The area is classified as bottomland hardwoods with four dominant tree species groups: cottonwood-sycamore, oak-gum-hackberry-ash, willow-cypress-ash, and overcup oak-bitter pecan. Midstory species include seedlings of dominant species along with boxelder, maple, red mulberry, and rough-leaf dogwood. LDWF has managed the timber in some areas to improve habitat; ground cover in these areas is very dense and provides excellent habitat for many game and non-game species.
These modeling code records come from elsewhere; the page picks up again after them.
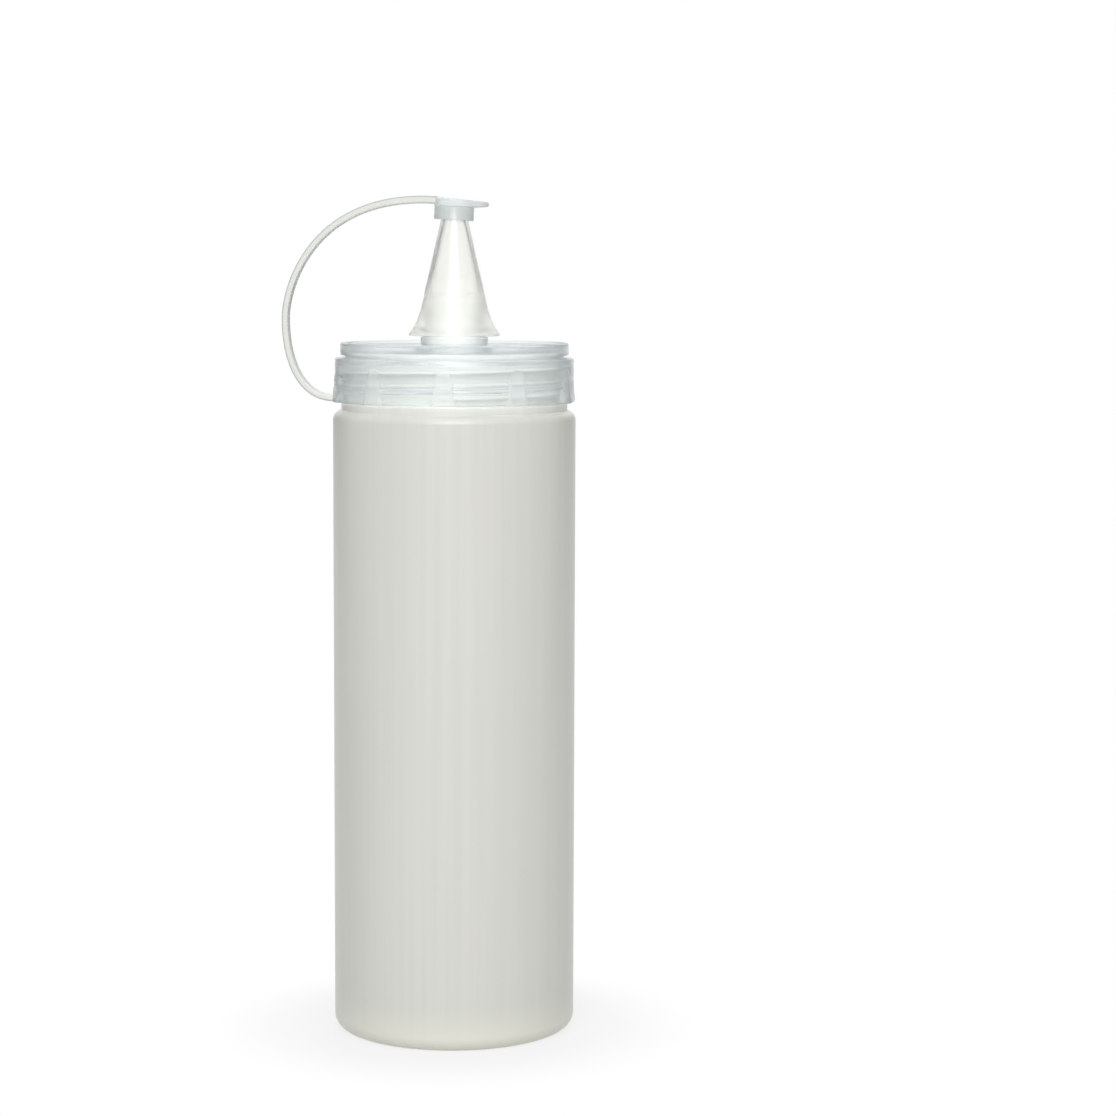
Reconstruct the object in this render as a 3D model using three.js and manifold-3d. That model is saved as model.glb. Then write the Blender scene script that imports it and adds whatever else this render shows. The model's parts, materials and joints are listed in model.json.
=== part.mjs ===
// A squeeze bottle for sauce: a soft blow-moulded bottle, a screw lid with a dispensing nozzle, and a
// small cap for the nozzle's tip that stays on a flexible strap. Millimetres, +Z up, standing at z = 0.
// The strap lies in the XZ plane on the -X side, and -Y is the front.
import * as THREE from "three";
import { mergeVertices } from "three/addons/utils/BufferGeometryUtils.js";
import Module from "manifold-3d";

// How finely round things are cut into flat faces
const roundSegments = 48;
const smallRoundSegments = 32;
const arcSteps = 3;
const curveSteps = 5;
const ridgeStepsPerTurn = 36;
const strapStepsPerLink = 6;
const weldDistance = 1e-4;
const circleSamples = 12;

// Clearances between pieces
const seatClearance = 0.3;
const bite = 0.3; // how deep a joined feature reaches into the wall that carries it

// Bottle body
const bodyRadius = 35;
const bodyHeight = 180.7; // from the table to the flat of the shoulder
const bodyWall = 1.2;
const baseThickness = 1.8;
const baseCornerRadius = 4;
const baseRecessDepth = 1;
const standingRingWidth = 6;
const recessSlope = 2;
const shoulderCornerRadius = 2.8;

// Bottle neck: a small bead on the shoulder, then the screw neck
const beadHeight = 2;
const beadInset = 2.4; // from the body's side to the bead's edge
const beadUndercut = 0.7;
const beadFootHeight = 0.3;
const beadBevel = 0.3;
const neckInset = 5.1; // from the body's side to the neck's
const neckWall = 1.6;
const neckHeight = 14.9; // from the shoulder to the lip

// Screw thread, right-handed and single start; both ridges have the same section
const threadPitch = 3.6;
const threadDepth = 1.7;
const threadClearance = 0.6;
const flankClearance = 0.35;
const ridgeBaseShare = 0.44; // of the pitch
const ridgeCrestShare = 0.18; // of the pitch
const threadFadeShare = 0.06; // of a turn, where a ridge rises from the wall
const threadStartDegrees = -100;
const threadMarginBelow = 2.2; // bead's top to the first ridge's middle
const threadMarginAbove = 2.4; // last ridge's middle to the lip
const lidThreadLagShare = 0.28; // of a turn, how much later the lid's ridge starts
const lidThreadTurns = 1.6;

// Sealing ring under the lid
const gasketThickness = 1.4;
const gasketLap = 0.5; // how far it shows inside the mouth

// Lid
const skirtGap = 0.4; // from the bead to the skirt's lower edge
const skirtWall = 2.2;
const skirtDraft = 0.2;
const skirtCornerRadius = 0.6;
const skirtLeadIn = 0.4;
const stepClearance = 0.25;
const stepHeight = 0.9;
const rimClearance = 0.5;
const grooveWall = 1.2;
const grooveDepth = 1.3;
const grooveHeight = 0.8;
const rimHeight = 3.5;
const rimCornerRadius = 0.5;
const rimLipWidth = 1.3;
const rimLipHeight = 0.8;
const plateThickness = 1.6;

// Grip lugs round the skirt
const lugCount = 10;
const lugWidth = 6.8;
const lugTopWidth = 4.4;
const lugStand = 0.8;
const lugTopGap = 2.6; // from the skirt's top to the lug's

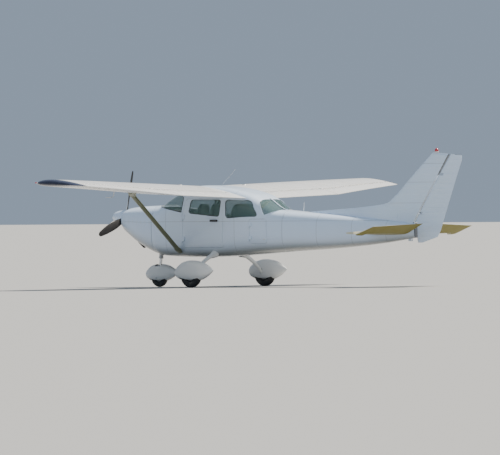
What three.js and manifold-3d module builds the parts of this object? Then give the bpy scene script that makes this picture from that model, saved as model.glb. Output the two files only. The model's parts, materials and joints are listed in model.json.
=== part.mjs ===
// A high-wing, strut-braced light aircraft with a fixed nose-wheel undercarriage, as it stands parked.
// Millimetres, +X aft, +Y to the aircraft's right, +Z up. The origin is on the ground, in the plane
// of symmetry, half way between the spinner's tip and the rudder's rearmost edge.

import * as THREE from 'three';
import { mergeVertices } from 'three/addons/utils/BufferGeometryUtils.js';
import Module from 'manifold-3d';

const wasm = await Module();
wasm.setup();

// Driving dimensions. "Aft" values are distances behind the spinner's tip.

const LENGTH = 8280;
const HALF_SPAN = 5500;
const PARKED_PITCH = 4.5;
const AXLE_TRACK_HALF = 1265;
const MAIN_AXLE_AFT = 2770;
const NOSE_AXLE_AFT = 1120;
const MAIN_TYRE = { radius: 222, half: 78, rim: 88 };
const NOSE_TYRE = { radius: 180, half: 60, rim: 72 };

const TOUCH = 0.3;
const RUNNING_GAP = 6;
const DOOR_GAP = 7;

const WALL = 45;
const GLASS = 6;
const COWL_WALL = 12;
const TAIL_WALL = 6;

const FIREWALL = { front: 1295, thick: 8 };
const CABIN_END = 4350;
const TAIL_END = 7215;

const WING_BREAK = 2700;
const WING_TIP_START = 5330;
const FLAP_HINGE = 0.735;
const AILERON_HINGE = 0.77;
const FLAP_PIVOT_DROP = 130;

const ELEVATOR_HINGE = { aft: 7040, up: 1050 };
const ELEVATOR_REST = 20;
const ELEVATOR_TUBE = 22;
const RUDDER_HINGE = { lowAft: 7207, lowUp: 1231, highAft: 7897, highUp: 2364 };

const PROP = { aft: 312, up: 1367, rest: 9, blades: 3 };
const SPINNER = { radius: 152, length: 389, wall: 6 };

// Fuselage frames. Aft of the tip, half width, top and bottom heights, and how square the upper
// and lower corners are (2 is an ellipse, more is squarer).

const FRAMES = [
  { aft: 420, half: 300, top: 1500, bottom: 1160, upper: 2.3, lower: 2.2 },
  { aft: 485, half: 392, top: 1537, bottom: 1080, upper: 2.6, lower: 2.4 },
  { aft: 620, half: 448, top: 1566, bottom: 985, upper: 3.0, lower: 2.6 },
  { aft: 900, half: 492, top: 1592, bottom: 805, upper: 3.2, lower: 2.8 },
  { aft: 1295, half: 526, top: 1606, bottom: 642, upper: 3.4, lower: 3.2 },
  { aft: 1400, half: 538, top: 1612, bottom: 620, upper: 3.6, lower: 3.6 },
  { aft: 1680, half: 548, top: 1755, bottom: 602, upper: 4.2, lower: 4.2 },
  { aft: 1960, half: 556, top: 1892, bottom: 592, upper: 5.0, lower: 4.5 },
  { aft: 2120, half: 560, top: 1955, bottom: 588, upper: 6.0, lower: 4.5 },
  { aft: 2450, half: 562, top: 1992, bottom: 588, upper: 6.0, lower: 4.5 },
  { aft: 3000, half: 560, top: 1945, bottom: 606, upper: 6.0, lower: 4.5 },
  { aft: 3560, half: 540, top: 1822, bottom: 640, upper: 5.0, lower: 4.0 },
  { aft: 3760, half: 524, top: 1738, bottom: 652, upper: 4.2, lower: 3.6 },
  { aft: 4180, half: 470, top: 1502, bottom: 678, upper: 3.6, lower: 3.3 },
  { aft: 4350, half: 446, top: 1487, bottom: 690, upper: 3.4, lower: 3.2 },
  { aft: 5400, half: 306, top: 1395, bottom: 748, upper: 3.0, lower: 3.0 },
  { aft: 6400, half: 178, top: 1305, bottom: 834, upper: 2.8, lower: 2.8 },
  { aft: 7215, half: 84, top: 1228, bottom: 945, upper: 2.6, lower: 2.6 },
];
const FRAME_POINTS = 28;

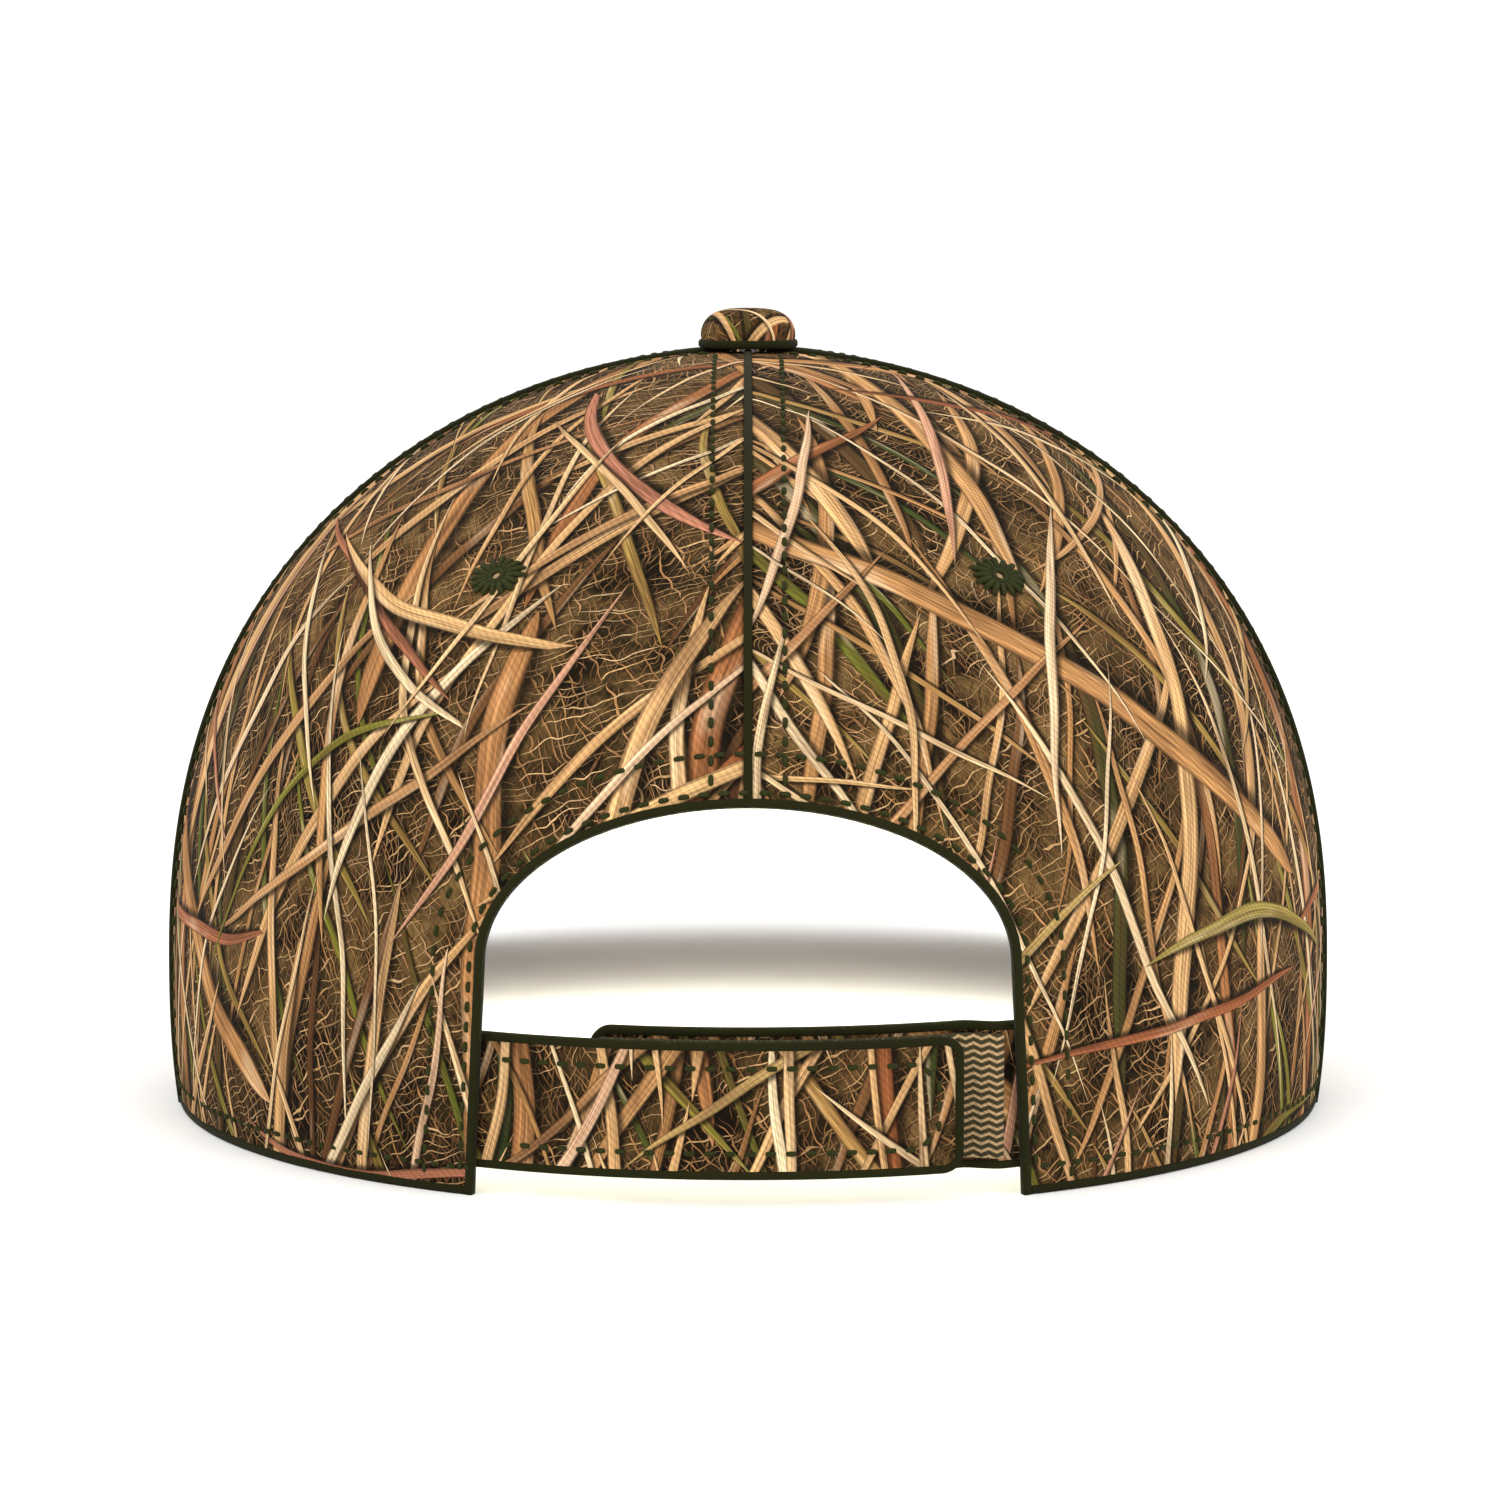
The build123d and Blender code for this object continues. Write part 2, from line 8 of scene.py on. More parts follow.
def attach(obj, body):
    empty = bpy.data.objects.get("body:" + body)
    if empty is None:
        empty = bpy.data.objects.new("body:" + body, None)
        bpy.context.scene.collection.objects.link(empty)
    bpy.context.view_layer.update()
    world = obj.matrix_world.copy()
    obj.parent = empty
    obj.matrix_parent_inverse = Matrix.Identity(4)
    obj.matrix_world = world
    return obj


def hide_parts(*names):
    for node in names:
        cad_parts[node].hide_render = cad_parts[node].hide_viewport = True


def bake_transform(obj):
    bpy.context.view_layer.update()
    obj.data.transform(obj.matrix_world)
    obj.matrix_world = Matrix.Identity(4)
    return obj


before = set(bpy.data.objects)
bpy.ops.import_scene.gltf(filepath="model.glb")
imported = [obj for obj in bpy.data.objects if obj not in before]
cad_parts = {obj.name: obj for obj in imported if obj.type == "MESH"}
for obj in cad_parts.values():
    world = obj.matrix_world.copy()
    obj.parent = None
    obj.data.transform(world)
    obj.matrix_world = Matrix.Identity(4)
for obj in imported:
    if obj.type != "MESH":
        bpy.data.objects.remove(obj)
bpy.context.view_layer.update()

bl_info = {
    "name": "Field Cap",
    "version": (1, 0, 0),
    "blender": (4, 5, 0),
    "location": "3D Viewport > Sidebar > Field Cap",
    "description": "Cloth, print, stitching and trim of a six-panel cap, built round its jointed frame",
    "category": "Add Mesh",
}

MM = 0.001

# ---------------------------------------------------------------- the cap's dimensions, in millimetres
HALF_WIDTH, HALF_LENGTH = 87.85, 102.0
CROWN_HEIGHT, WIDEST_HEIGHT = 113.3, 20.5
DOME_RISE = CROWN_HEIGHT - WIDEST_HEIGHT
HEIGHT_POWER, SIDE_POWER, FRONT_POWER = 2.37, 2.0, 2.9
PANEL_THICK = 0.7
SEAM_WIDTH = 1.2
SEAMS = {
    "front": -90.0,
    "left_front": -41.5,
    "left_rear": 8.0,
    "rear": 90.0,
    "right_rear": 172.0,
    "right_front": 221.5,
}
GORES = {
    "front_left": ("front", "left_front", -90.0, -41.5),
    "side_left": ("left_front", "left_rear", -41.5, 8.0),
    "back_left": ("left_rear", "rear", 8.0, 90.0),
    "back_right": ("rear", "right_rear", 90.0, 172.0),
    "side_right": ("right_rear", "right_front", 172.0, 221.5),
    "front_right": ("right_front", "front", 221.5, 270.0),
}
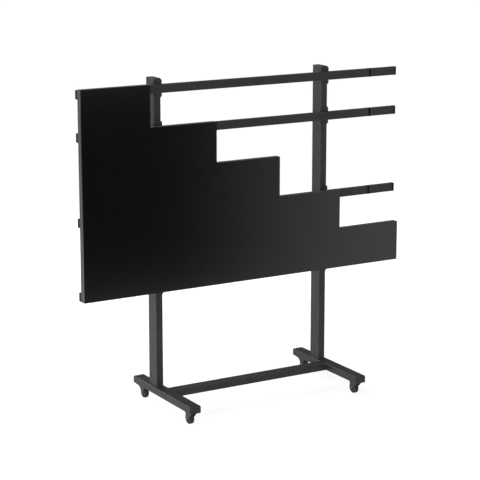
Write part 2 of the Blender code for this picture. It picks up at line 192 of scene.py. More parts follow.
def card(name, left, right, top, y):
    """Upright card that only reflections see, as its node tree and the strength of its glow."""
    bm = bmesh.new()
    size = Matrix.Diagonal(((right - left) / 2, top / 2, 1.0, 1.0))
    turn = Matrix.Rotation(math.pi / 2, 4, "X")
    middle = Matrix.Translation(((left + right) / 2, y, top / 2))
    bmesh.ops.create_grid(bm, x_segments=1, y_segments=1, size=1.0, matrix=middle @ turn @ size)
    material, tree, _ = new_material(name)
    tree.nodes.clear()
    glow = tree.nodes.new("ShaderNodeEmission")
    output = tree.nodes.new("ShaderNodeOutputMaterial")
    link(tree, glow.outputs[0], output.inputs["Surface"])
    obj = new_object(name, new_mesh(name, bm))
    obj.data.materials.append(material)
    obj.visible_camera = False
    obj.visible_diffuse = False
    obj.visible_shadow = False
    obj.visible_transmission = False
    return tree, glow.inputs["Strength"]


def own_place(tree):
    """The object's own coordinates in metres, as one socket for each axis."""
    place = tree.nodes.new("ShaderNodeTexCoord")
    apart = tree.nodes.new("ShaderNodeSeparateXYZ")
    link(tree, place.outputs["Object"], apart.inputs[0])
    return apart.outputs


def fade(tree, strength, axis, start, end, first, last):
    """Let a card's glow run smoothly from a first level to a last one along an axis."""
    ramp = spread(tree, own_place(tree)[axis], first, last, start, end)
    ramp.node.interpolation_type = "SMOOTHSTEP"
    link(tree, ramp, strength)


front_card = card("reflection_card", CARD_LEFT, CARD_RIGHT, CARD_TOP, -CARD_DISTANCE)
fade(*front_card, "X", CARD_BLACK_END, CARD_WHITE_START, 0.0, CARD_LEVEL)
back_board = card("back_board", BOARD_LEFT, BOARD_RIGHT, BOARD_TOP, BOARD_DISTANCE)
back_board[1].default_value = BOARD_LEVEL
side_board = card("side_board", SIDE_BOARD_LEFT, BOARD_LEFT, SIDE_BOARD_TOP, BOARD_DISTANCE)
fade(*side_board, "Z", 0.0, SIDE_BOARD_FADE, *SIDE_BOARD_LEVELS)


# Lamps: large soft boxes. The key lamp is on the left, so the left faces are the brightest, and
# one high up behind draws a thin line of light along the upper edges of the feet. Each is given
# as its name, place, aim, size and watts, and whether gloss mirrors it.
LAMPS = (
    ("key_lamp", (-9.0, -0.8, 2.6), (0.0, 0.0, 1.3), (4.5, 3.6), 300.0, False),
    ("front_lamp", (-4.0, -8.0, 2.4), (0.0, 0.0, 1.0), (4.0, 3.0), 330.0, True),
    ("back_lamp", (2.0, 7.0, 2.4), (0.0, 0.0, 1.3), (5.0, 2.5), 120.0, False),
    ("edge_lamp", (-1.8, 6.7, 4.15), (0.0, 0.0, 0.4), (3.0, 1.5), 200.0, True),
)
for name, place, aim, size, watts, mirrored in LAMPS:
    lamp = new_object(name, bpy.data.lights.new(name, "AREA"))
    lamp.data.shape = "RECTANGLE"
    lamp.data.size, lamp.data.size_y = size
    lamp.data.energy = watts
    lamp.location = place
    lamp.rotation_euler = (Vector(place) - Vector(aim)).to_track_quat("Z", "Y").to_euler()
    lamp.visible_glossy = mirrored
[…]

Common ground cover species include rattan, greenbrier, Rubus sp., trumpet creeper, Virginia creeper, poison ivy, elderberry, and milkweed.

Activities and Amenities

Hunting and trapping: Deer, squirrel, and woodcock hunting are good; rabbit hunting is fair. Waterfowl hunting is seasonal, depending on many factors, but the opportunities to hunt waterfowl are excellent. Turkey populations are small, and turkey hunting is limited. There are general and youth waterfowl and turkey lottery hunts, youth deer and squirrel seasons, a youth deer lottery hunt, and a small game emphasis area. In addition, physically challenged wheelchair-confined deer and waterfowl hunting areas are available on this WMA. Click here for a physically challenged hunter permit application and additional information. There is also a disabled veterans lottery hunt for waterfowl. See regulations for details.

Shooting range: Sherburne Shooting Range has rifle, pistol, skeet/trap, and archery ranges. Click here or call 337-566-2251 for details.

Camping: There are two designated camping areas—a primitive area on the southern portion and an area with running water on the northern portion.

Directions

You can access Sherburne WMA via Hwy 975, which connects with Hwy 190 east of Krotz Springs on the north and I-10 at Whiskey Bay on the south. Access routes to the interior include a series of all-weather roads, ATV trails, and Big and Little Alabama Bayous. There are two public boat launches on Big Alabama Bayou. There is one public launch on the northern portion of Little Alabama Bayou.